From the entries that follow, reproduce exactly and only the lines from the line with "Write the three.js" to the line with "const SHEET_DROP = 155;", endpoints included.

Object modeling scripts
####

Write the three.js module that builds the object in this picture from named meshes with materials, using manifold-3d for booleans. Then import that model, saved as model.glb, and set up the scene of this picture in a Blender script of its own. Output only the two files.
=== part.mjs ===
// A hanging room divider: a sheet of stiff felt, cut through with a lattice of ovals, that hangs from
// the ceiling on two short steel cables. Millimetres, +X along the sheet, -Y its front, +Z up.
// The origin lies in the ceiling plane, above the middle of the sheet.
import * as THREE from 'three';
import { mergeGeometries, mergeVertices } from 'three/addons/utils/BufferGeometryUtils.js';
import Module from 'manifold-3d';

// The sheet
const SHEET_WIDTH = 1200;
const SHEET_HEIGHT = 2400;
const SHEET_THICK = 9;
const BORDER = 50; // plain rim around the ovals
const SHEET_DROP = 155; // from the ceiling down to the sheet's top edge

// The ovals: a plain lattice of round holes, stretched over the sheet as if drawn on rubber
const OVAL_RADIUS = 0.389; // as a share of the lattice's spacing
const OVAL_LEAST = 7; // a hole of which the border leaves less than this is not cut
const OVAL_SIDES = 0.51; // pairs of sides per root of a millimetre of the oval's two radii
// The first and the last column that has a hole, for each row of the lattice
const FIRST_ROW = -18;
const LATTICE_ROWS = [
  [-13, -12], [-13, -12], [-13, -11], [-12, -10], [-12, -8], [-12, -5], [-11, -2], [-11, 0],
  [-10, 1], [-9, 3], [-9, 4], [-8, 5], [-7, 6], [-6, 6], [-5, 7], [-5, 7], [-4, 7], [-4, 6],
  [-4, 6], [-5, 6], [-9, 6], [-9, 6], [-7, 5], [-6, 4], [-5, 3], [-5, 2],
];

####

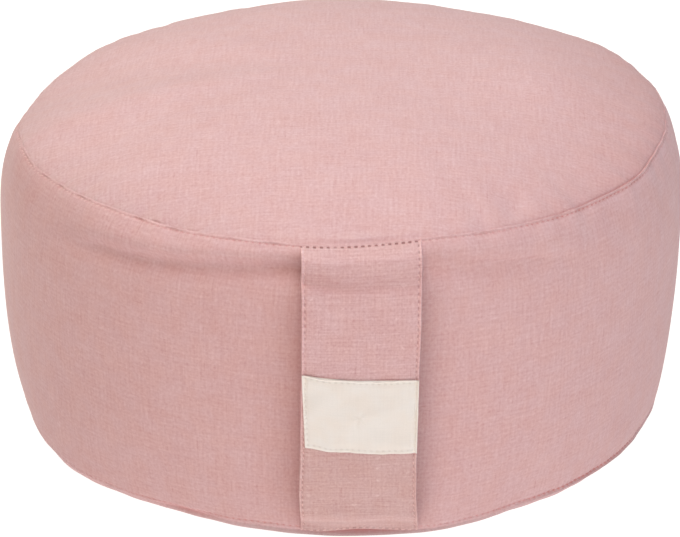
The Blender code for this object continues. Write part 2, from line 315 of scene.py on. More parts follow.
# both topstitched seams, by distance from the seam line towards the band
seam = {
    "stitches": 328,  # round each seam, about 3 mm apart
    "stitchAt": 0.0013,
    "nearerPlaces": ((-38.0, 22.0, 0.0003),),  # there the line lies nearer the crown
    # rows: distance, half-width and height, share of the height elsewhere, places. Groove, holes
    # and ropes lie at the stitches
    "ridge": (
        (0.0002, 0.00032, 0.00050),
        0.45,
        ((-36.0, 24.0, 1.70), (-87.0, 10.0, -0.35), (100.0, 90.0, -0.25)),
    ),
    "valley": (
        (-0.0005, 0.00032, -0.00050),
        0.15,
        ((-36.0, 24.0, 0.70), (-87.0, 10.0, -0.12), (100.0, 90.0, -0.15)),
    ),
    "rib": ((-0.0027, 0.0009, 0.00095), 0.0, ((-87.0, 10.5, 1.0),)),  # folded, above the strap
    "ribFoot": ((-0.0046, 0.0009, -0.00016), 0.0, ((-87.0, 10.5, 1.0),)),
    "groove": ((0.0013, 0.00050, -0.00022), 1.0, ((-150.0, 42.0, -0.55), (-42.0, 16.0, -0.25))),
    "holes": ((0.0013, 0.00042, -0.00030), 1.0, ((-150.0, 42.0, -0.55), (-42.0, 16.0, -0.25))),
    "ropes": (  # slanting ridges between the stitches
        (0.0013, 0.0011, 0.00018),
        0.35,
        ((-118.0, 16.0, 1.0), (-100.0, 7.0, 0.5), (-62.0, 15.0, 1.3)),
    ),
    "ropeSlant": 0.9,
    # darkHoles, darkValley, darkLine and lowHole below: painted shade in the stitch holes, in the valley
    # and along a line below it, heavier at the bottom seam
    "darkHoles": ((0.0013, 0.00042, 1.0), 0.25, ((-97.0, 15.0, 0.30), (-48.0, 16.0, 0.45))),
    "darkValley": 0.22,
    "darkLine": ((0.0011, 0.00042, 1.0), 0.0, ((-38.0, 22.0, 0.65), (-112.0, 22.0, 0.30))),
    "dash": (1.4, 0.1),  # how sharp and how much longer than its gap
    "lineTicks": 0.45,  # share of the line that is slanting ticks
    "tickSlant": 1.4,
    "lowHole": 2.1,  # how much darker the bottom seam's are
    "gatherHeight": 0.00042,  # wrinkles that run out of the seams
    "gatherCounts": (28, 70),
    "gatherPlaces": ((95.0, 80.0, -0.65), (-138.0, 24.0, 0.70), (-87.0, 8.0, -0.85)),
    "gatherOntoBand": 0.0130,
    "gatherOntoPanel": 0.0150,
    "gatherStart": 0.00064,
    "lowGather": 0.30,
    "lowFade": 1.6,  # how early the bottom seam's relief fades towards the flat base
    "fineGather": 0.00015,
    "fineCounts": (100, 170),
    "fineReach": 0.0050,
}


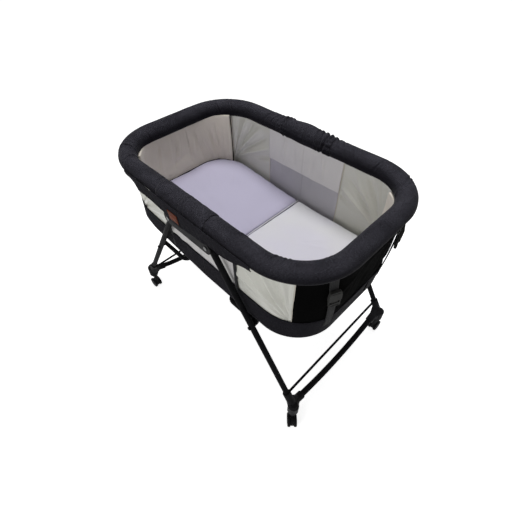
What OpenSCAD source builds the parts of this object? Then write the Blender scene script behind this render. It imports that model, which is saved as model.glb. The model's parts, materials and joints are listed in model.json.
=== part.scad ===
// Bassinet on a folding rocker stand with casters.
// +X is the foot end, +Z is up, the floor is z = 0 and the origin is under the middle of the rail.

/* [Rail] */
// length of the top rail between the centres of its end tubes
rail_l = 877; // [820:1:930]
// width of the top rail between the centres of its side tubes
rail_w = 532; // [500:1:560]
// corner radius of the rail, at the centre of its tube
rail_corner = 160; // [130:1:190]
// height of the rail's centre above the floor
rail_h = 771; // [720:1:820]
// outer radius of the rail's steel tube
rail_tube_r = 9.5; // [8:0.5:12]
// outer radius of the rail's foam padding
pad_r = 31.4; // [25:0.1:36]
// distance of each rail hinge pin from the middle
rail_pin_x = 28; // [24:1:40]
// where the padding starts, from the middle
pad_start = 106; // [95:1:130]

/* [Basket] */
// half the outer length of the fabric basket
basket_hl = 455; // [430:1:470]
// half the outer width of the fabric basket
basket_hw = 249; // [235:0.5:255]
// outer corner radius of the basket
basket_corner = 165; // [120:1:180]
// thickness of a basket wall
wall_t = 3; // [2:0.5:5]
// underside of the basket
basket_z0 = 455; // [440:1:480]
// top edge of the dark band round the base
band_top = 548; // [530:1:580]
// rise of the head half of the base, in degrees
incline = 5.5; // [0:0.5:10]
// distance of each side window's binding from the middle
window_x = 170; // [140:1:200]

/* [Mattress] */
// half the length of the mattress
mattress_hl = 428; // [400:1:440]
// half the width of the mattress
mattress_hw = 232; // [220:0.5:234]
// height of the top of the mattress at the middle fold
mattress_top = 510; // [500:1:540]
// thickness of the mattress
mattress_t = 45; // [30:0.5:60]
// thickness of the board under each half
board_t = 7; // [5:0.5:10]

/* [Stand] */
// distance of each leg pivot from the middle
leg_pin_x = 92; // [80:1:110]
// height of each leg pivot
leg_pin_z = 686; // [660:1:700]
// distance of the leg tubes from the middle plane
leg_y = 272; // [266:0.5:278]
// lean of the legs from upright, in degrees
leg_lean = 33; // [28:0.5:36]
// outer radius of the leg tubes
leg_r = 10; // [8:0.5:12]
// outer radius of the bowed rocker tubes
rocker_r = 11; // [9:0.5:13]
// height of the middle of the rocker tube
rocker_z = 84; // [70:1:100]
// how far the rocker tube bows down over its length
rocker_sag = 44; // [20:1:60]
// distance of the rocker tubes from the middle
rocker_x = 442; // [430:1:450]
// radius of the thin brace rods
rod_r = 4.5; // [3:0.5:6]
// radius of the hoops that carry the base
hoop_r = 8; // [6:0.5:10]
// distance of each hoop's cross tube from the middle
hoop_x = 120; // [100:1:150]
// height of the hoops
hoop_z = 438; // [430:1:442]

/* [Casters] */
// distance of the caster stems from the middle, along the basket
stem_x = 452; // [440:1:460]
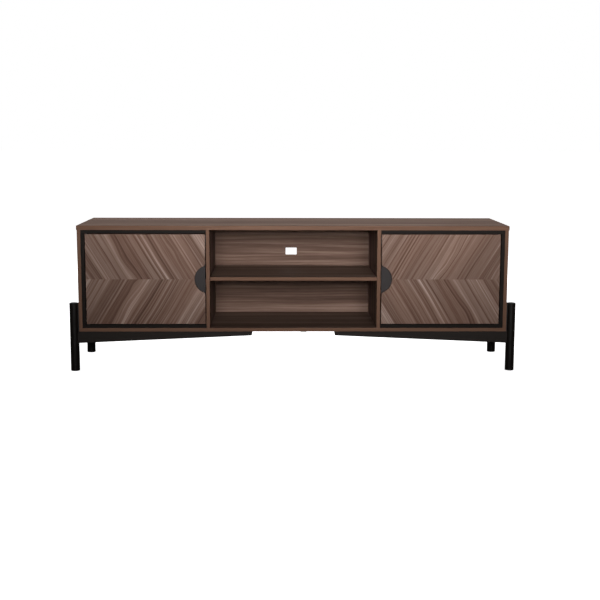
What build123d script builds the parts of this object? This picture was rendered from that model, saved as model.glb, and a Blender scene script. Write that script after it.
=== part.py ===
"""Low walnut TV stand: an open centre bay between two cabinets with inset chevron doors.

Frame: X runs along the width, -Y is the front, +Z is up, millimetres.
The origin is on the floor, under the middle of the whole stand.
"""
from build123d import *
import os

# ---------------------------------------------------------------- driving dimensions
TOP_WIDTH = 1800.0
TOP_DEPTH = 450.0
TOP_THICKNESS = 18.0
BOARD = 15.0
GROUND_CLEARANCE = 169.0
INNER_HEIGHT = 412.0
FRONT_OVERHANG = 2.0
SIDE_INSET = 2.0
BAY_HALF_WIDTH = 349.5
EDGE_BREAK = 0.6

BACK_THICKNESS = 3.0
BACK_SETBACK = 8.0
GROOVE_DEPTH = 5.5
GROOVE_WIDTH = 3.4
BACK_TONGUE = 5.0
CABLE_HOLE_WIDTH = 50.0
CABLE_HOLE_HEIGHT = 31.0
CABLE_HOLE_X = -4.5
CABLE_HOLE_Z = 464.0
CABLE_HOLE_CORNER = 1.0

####

FULL SOLUTION ->
Write the three.js module that builds the object in this picture from named meshes with materials, using manifold-3d for booleans. Then import that model, saved as model.glb, and set up the scene of this picture in a Blender script of its own. Output only the two files.
=== part.mjs ===
// A hanging room divider: a sheet of stiff felt, cut through with a lattice of ovals, that hangs from
// the ceiling on two short steel cables. Millimetres, +X along the sheet, -Y its front, +Z up.
// The origin lies in the ceiling plane, above the middle of the sheet.
import * as THREE from 'three';
import { mergeGeometries, mergeVertices } from 'three/addons/utils/BufferGeometryUtils.js';
import Module from 'manifold-3d';

// The sheet
const SHEET_WIDTH = 1200;
const SHEET_HEIGHT = 2400;
const SHEET_THICK = 9;
const BORDER = 50; // plain rim around the ovals
const SHEET_DROP = 155; // from the ceiling down to the sheet's top edge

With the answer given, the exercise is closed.